Tribunas

La verdad en esto del periodismo

 

 

José Francisco Serrano Oceja

 

 

 

 

 

Estoy estos días preparando una conferencia para una importante diócesis española sobre el tema de la verdad en el periodismo. También en el denominado religioso, eclesial o como se le quiera bautizar.

El cinismo de las nuevas concepciones de la verdad en el periodismo fue retratado nítidamente Neetzan Zimmerman cuando escribió en 2014:

“Hoy en día no es importante si una noticia es real. Lo único que importa de verdad es si la gente clica.”

Los hechos, sugirió, han terminado; son una reliquia de la era de la prensa de papel, cuando los lectores no tenían elección. Y añadió: “Si una persona no comparte una noticia, en esencia es que no es una noticia.”

La diferencia entre el periodismo y la literatura radica en que, en el primero, la materia prima son los hechos, lo que ocurre en la realidad. En la literatura, en la ficción, los hechos narrados son verosímiles, pero no son verdaderos.

El periodista es el especialista en contar la verdad de la realidad, conocerla, contrastarla, presentarla. Para eso tiene sus métodos y los controles de calidad de esos métodos que practica.

¿Qué pasa cuando en el periodismo, en la información, incluso la dedicada a cuestiones de Iglesia, se hace literatura y no periodismo, o se presenta un texto literario como si fuera uno periodístico?

Cada día me sorprendo más de la falta de escrúpulos en lo que se llama el mundo clerical. Como decía un buen amigo cuando estábamos en esos típicos ferragostos romanos: “Paquito, en el mundo clerical, lo imposible es real”.

Cada vez más, lo que pasa por ser un hecho es solamente un punto de vista que alguien que quiere, con toda intención, enviar un mensaje, denigrar a alguien. La tecnología ha hecho muy fácil que esos “hechos” circulen con una velocidad y un alcance que era inimaginable en la era de Gutenberg (o hace apenas una década).

Una historia que no tiene más pruebas que las de la imaginación personal del que la escribe, es decir, la ficción del autor, sobre un obispo, una religiosa o unos sellos para las misiones, publicada en la web, puede parecer poca cosa, pero sus consecuencias son enormes.

Es cierto que el mundo está acelerado, que las noticias se superponen, que la información caduca pronto.

Pero lo que no parece que se corresponda con la responsabilidad del periodista es el todo vale y una especie de clima generalizado de impunidad. Cualquiera no puede decir lo que le parezca sin las más mínimas consecuencias. Sería como aceptar las “cosas de…” mientras te están acuchillando.

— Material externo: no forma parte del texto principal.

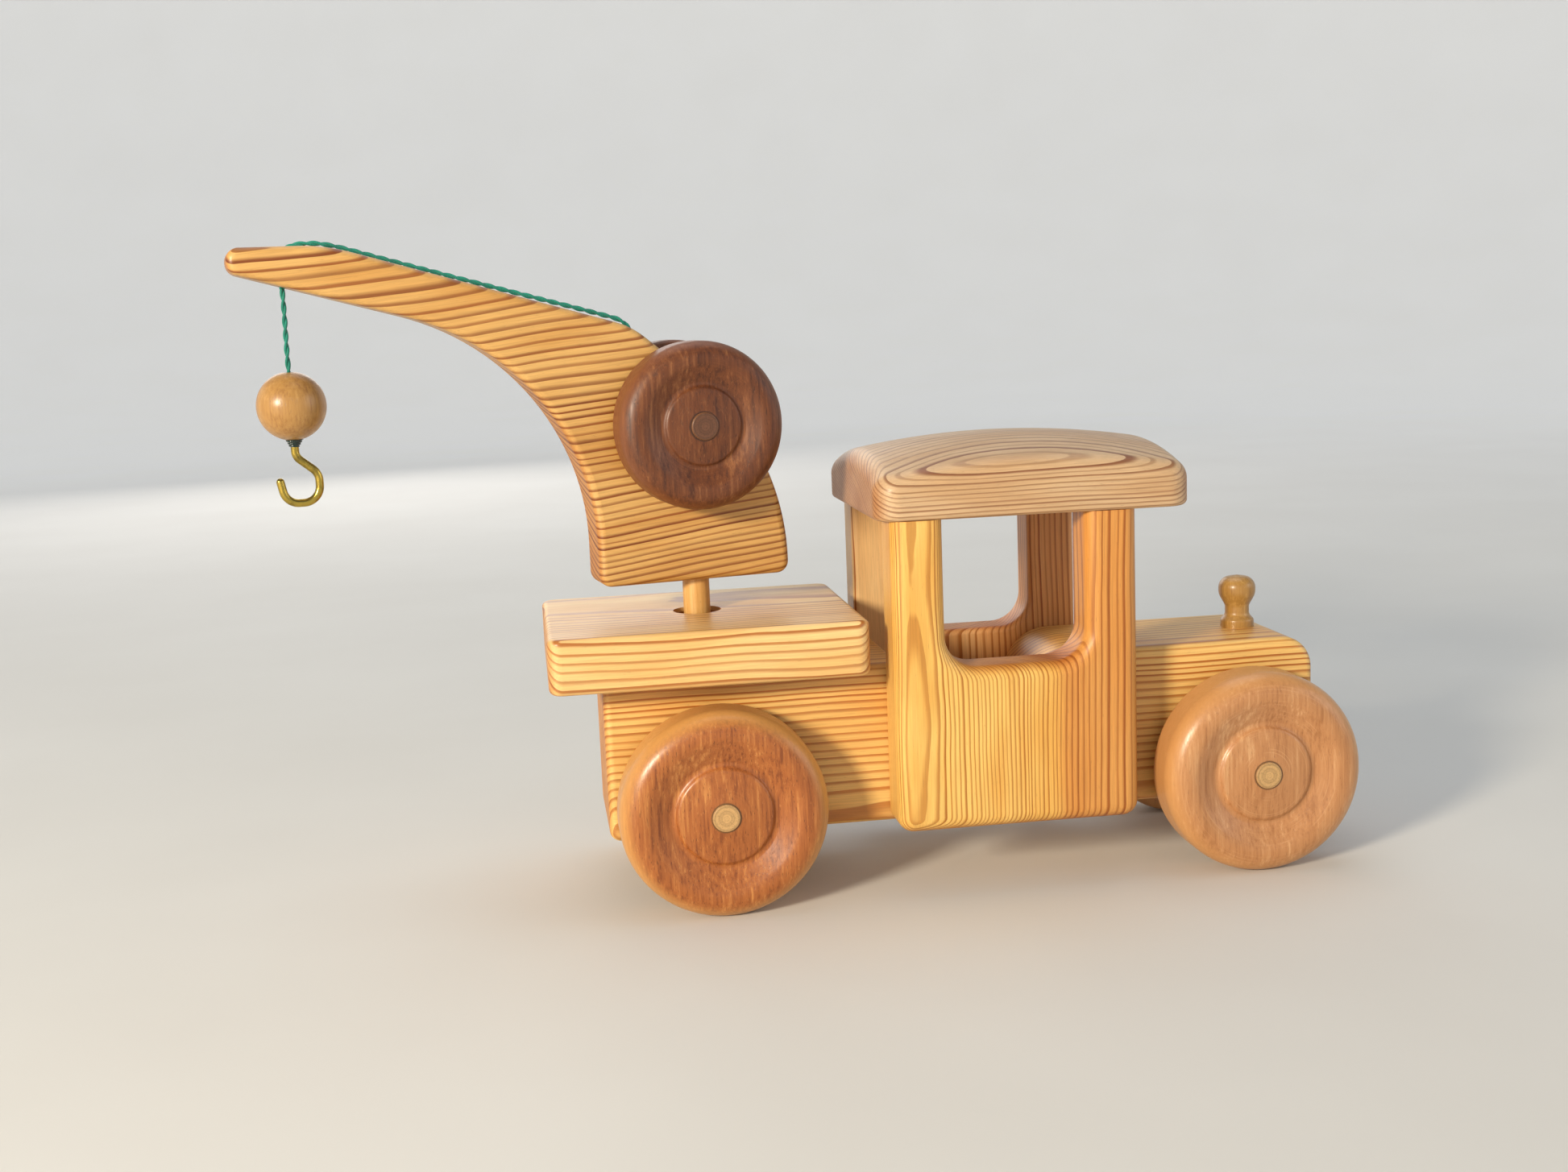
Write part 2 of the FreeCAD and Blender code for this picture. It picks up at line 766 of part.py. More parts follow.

Últimamente, escribir o hablar sobre medios de comunicación y periodismo obliga a citar a Ryszard Kapuscinski. Vaya pues la referencia de uno de los fenómenos que ya están afectando a la información religiosa, la espectacularización:

“En la segunda mitad del siglo XX, especialmente en los últimos años con la revolución de la electrónica y de la comunicación, el mundo de los negocios descubre de repente que la verdad no es importante, y que ni siquiera la lucha política es importante: que lo que cuenta en la información es el espectáculo. Y, una vez que hemos creado la información-espectáculo, podemos vender esa información en cualquier parte. Cuanto más espectacular es la información, más dinero podemos ganar con ella”.

Definir la verdad es sencillo. Aristóteles decía al respecto algo así como que:

“Decir de lo que es, que no es,
o de lo que no es, que es, es falso.
Mientras que decir que lo que es, es,
Y lo que no es, no es, es verdadero”.

Quizá nuestro problema no consiste primordialmente en qué significa la verdad, sino en denunciar proféticamente cómo se está construyendo intencionalmente por algunos, por qué lo hacen, con qué intenciones. Los que consideran que el periodismo es un poder, también en la Iglesia, y no un servicio, al final, acaban en las trampas del poder y no en el podio del servicio.

Pero tranquilos. Mi admirado Leonardo Polo decía que la verdad tiene difícil sustituto. Los hechos son muy tozudos y suelen dar patadas. Y como también repetía uno de mis maestros: “Nadie da lo que no tiene”.